Gurnah’s Nobel win means mainstream recognition for many of the issues he highlights in his works. However, he is cautious to label it a victory against these issues, saying the forces that work to segment the population and instil fear and suspicion will hardly be thwarted by his works – Nobel winning or not.

“It’s not going to persuade the people who make decisions, I don’t think,” he says. “European governments, even those who are inclined to think humanely, are prevented by their own powerful media. The press is constantly inciting [people] to think angrily about the presence of strangers. I don’t really expect that what I write will persuade those people, but perhaps it will inform or persuade people who are simply acting out of lack of knowledge.”

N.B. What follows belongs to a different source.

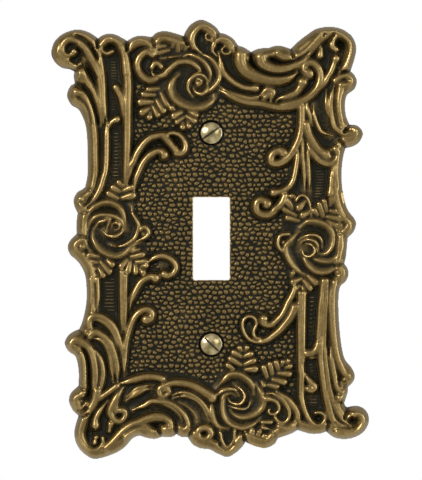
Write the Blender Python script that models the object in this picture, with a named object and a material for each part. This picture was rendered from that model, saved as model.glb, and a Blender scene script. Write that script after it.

Gurnah’s latest release is the 2020 novel Afterlives, and it picks up on a number of themes found in his past work. The novel tells the story of Hamza, who is sold into the Schutztruppe Askari (the German colonial troops) and returns to the town of his childhood utterly traumatised. There, he meets Afiya, a young girl battling societal expectations, and slowly finds purpose, friendship and love.

Gurnah says he was writing a new novel when he got the fateful call from the Swedish Academy, and hasn’t been able to go back to it since.

“It’s going to be a while before I can return to that,” he says, tight-lipped about the novel’s premise. “I hope sooner rather than later, but we’ll have to see."